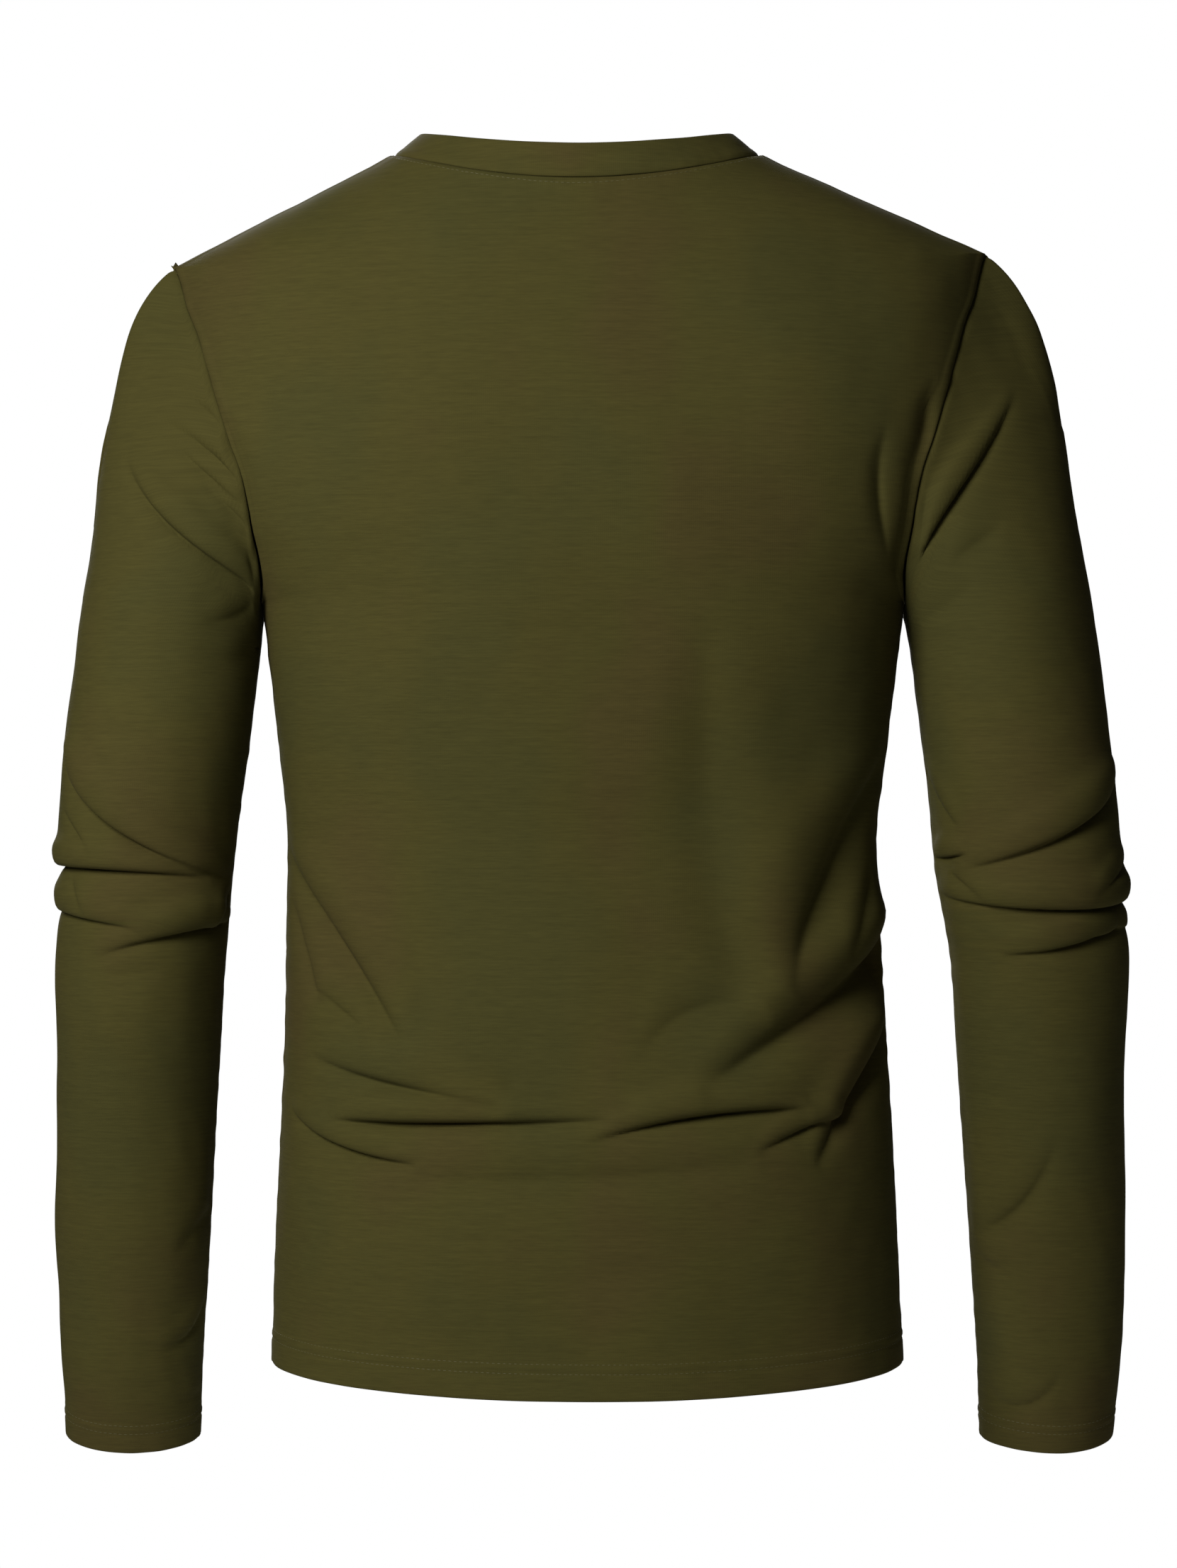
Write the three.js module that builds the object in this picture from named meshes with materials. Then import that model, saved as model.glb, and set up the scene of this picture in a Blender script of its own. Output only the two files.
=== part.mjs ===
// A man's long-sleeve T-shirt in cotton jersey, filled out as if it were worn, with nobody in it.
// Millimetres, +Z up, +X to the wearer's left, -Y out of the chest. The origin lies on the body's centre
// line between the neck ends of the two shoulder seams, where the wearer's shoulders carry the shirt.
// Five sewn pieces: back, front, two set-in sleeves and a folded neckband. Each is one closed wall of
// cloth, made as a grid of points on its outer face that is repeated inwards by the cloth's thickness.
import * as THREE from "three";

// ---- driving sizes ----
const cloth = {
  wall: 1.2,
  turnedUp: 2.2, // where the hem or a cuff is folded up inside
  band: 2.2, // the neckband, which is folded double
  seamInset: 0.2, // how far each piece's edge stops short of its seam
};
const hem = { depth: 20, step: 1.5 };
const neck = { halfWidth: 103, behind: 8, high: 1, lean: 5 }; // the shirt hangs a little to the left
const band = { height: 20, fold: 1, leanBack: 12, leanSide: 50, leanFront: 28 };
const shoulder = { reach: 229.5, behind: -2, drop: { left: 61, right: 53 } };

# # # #

» Given request
Produce an exact copy of the whole listing.

» Task answer
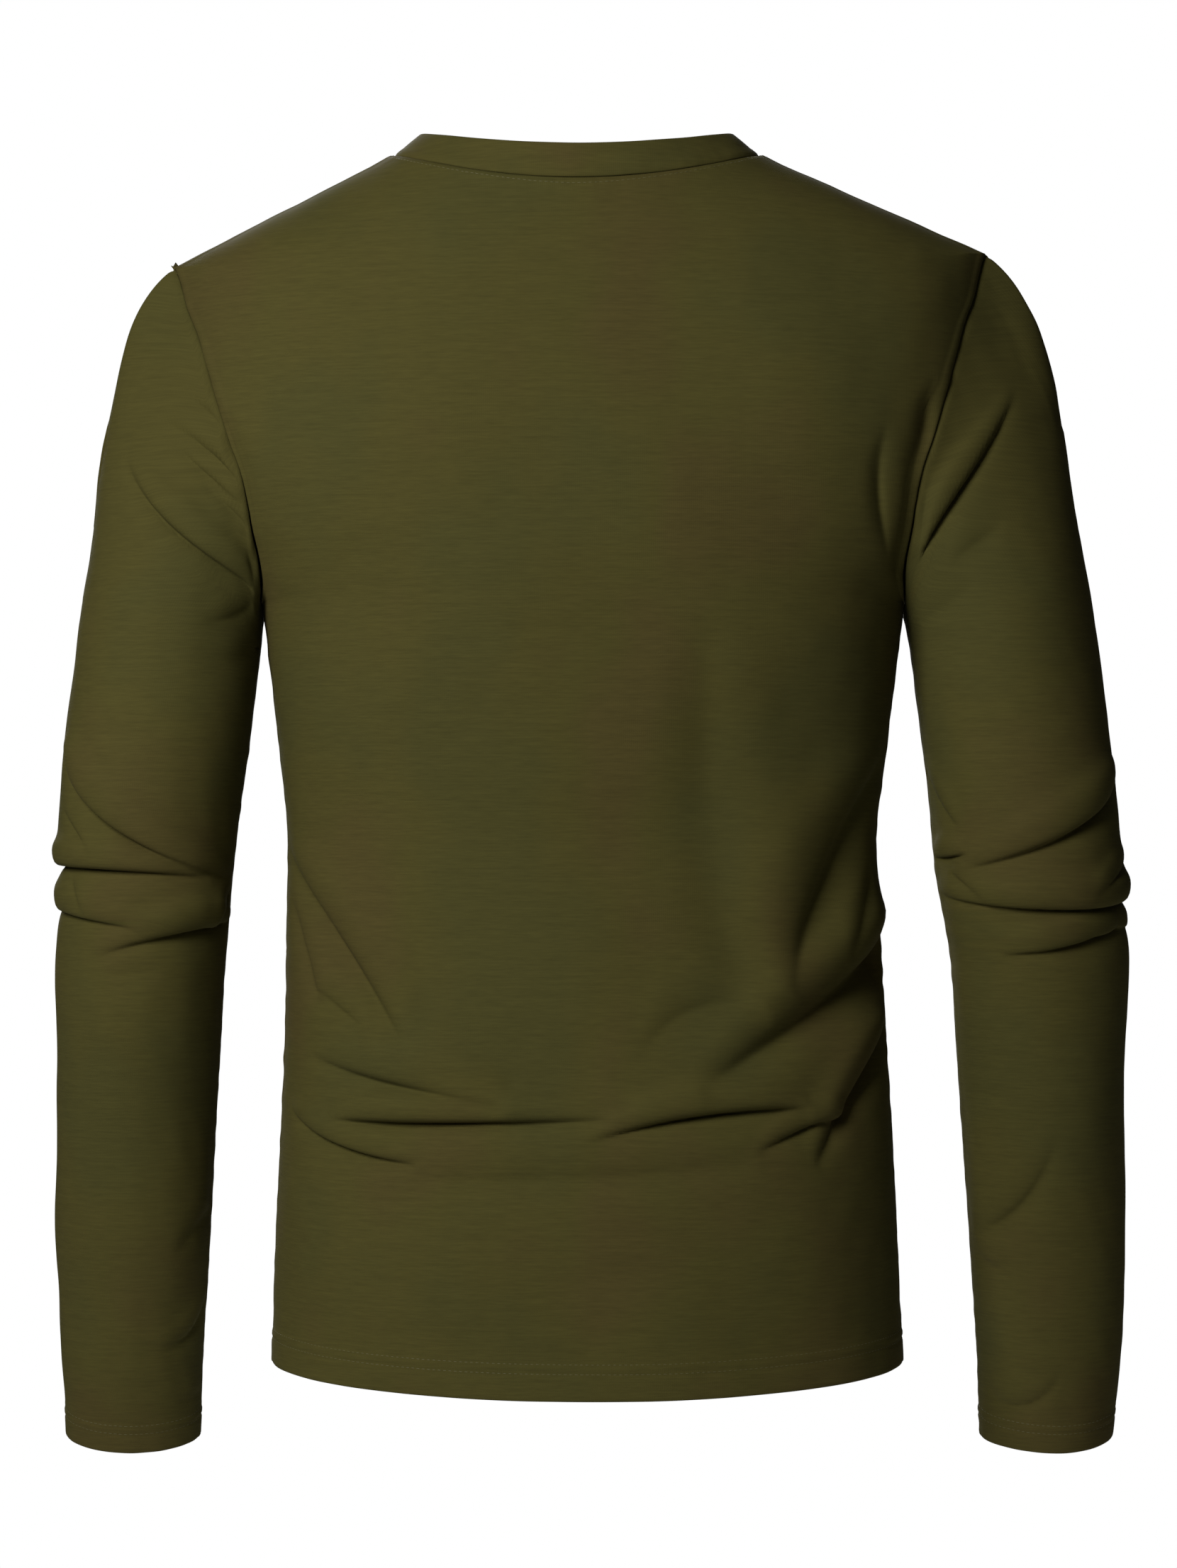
Write the three.js module that builds the object in this picture from named meshes with materials. Then import that model, saved as model.glb, and set up the scene of this picture in a Blender script of its own. Output only the two files.
=== part.mjs ===
// A man's long-sleeve T-shirt in cotton jersey, filled out as if it were worn, with nobody in it.
// Millimetres, +Z up, +X to the wearer's left, -Y out of the chest. The origin lies on the body's centre
// line between the neck ends of the two shoulder seams, where the wearer's shoulders carry the shirt.
// Five sewn pieces: back, front, two set-in sleeves and a folded neckband. Each is one closed wall of
// cloth, made as a grid of points on its outer face that is repeated inwards by the cloth's thickness.
import * as THREE from "three";

// ---- driving sizes ----
const cloth = {
  wall: 1.2,
  turnedUp: 2.2, // where the hem or a cuff is folded up inside
  band: 2.2, // the neckband, which is folded double
  seamInset: 0.2, // how far each piece's edge stops short of its seam
};
const hem = { depth: 20, step: 1.5 };
const neck = { halfWidth: 103, behind: 8, high: 1, lean: 5 }; // the shirt hangs a little to the left
const band = { height: 20, fold: 1, leanBack: 12, leanSide: 50, leanFront: 28 };
const shoulder = { reach: 229.5, behind: -2, drop: { left: 61, right: 53 } };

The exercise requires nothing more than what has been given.